On Monday, the Washington Post reported that a “former Fairfax County police officer was charged with second-degree murder, nearly two years after he shot an unarmed Springfield man who stood with his hands raised in the doorway of his home.”
In July we had the prosecution of Ray Tensing for the killing of Samuel DuBose, in June Michael Slager was charged with the killing of Walter Scott, and in May six officers were indicted on homicide charges connected to the death of Freddie Gray.
The Washington Post cataloguing of police murders found that “American police officers kill orders of magnitude more people than their counterparts in other western democracies.” The Atlantic reports that “the number of U.S. cops arrested for killingsin the last five months exceeds the total number of people shot and killed by cops in England going back five years. This is particularly extraordinary, given how reluctant many U.S. prosecutors are to file charges against police, and how much deference police reports are given in the absence of video or forensic evidence, like a bullet in the back, that blatantly contradicts their story.”

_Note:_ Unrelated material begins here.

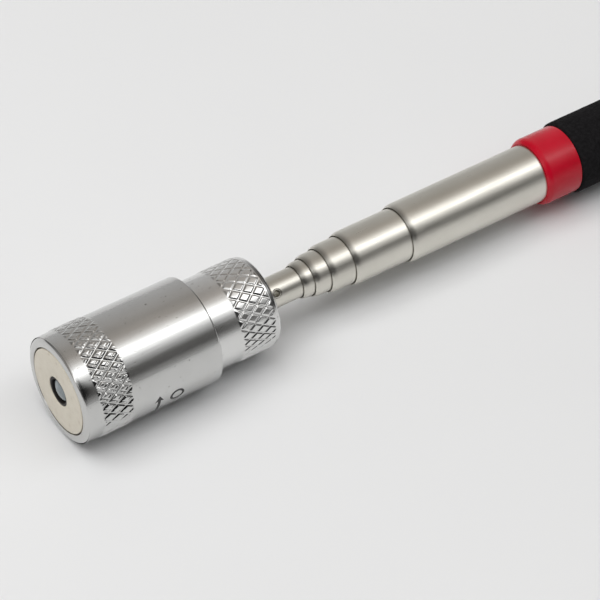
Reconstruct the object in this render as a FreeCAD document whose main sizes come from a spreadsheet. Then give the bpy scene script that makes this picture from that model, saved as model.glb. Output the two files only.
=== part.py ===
"""Telescopic magnetic pick-up tool with a lamp in its screw-on head.

The tool lies along X. The origin is the middle of the grip, where a hand holds it, +X runs
along the tubes to the magnet's face, and +Z is up. Everything is in millimetres.

Handle:  end cap, foam grip, front collar and the fixed outer tube.
Reach:   five tubes that slide and turn in one another on slotted bushes.
Head:    battery body on the thinnest tube, and a barrel that screws along it and holds
         the magnet and the lamp. Screwing it down closes the lamp's switch.
"""
import FreeCAD, Part
import math
import os
import Sketcher

# ---------------------------------------------------------------- driving dimensions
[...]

In a seven-year period ending in 2011, just 41 officers were charged in connection with on-duty shootings, the Wall Street Journal reported in 2014, citing research by Philip Stinson, an assistant professor of criminal justice at Bowling Green State University. “That figure works out to an average of 5.8 officers charged per year, but excludes officers charged in non-shooting deaths.”
The Atlantic notes, “And while it may be that the five-month period we’re in now will look like just an unusual cluster, if the rate at which cops are indicted for killings continues at this pace, then we’re witnessing a sharp disjuncture with the recent past.”
If this trend continues, then it would appear that the protests and awareness brought by the #Blacklivesmatter movement will have led to policy change. If it reverts, then it will just have been a momentary blip, soon forgotten.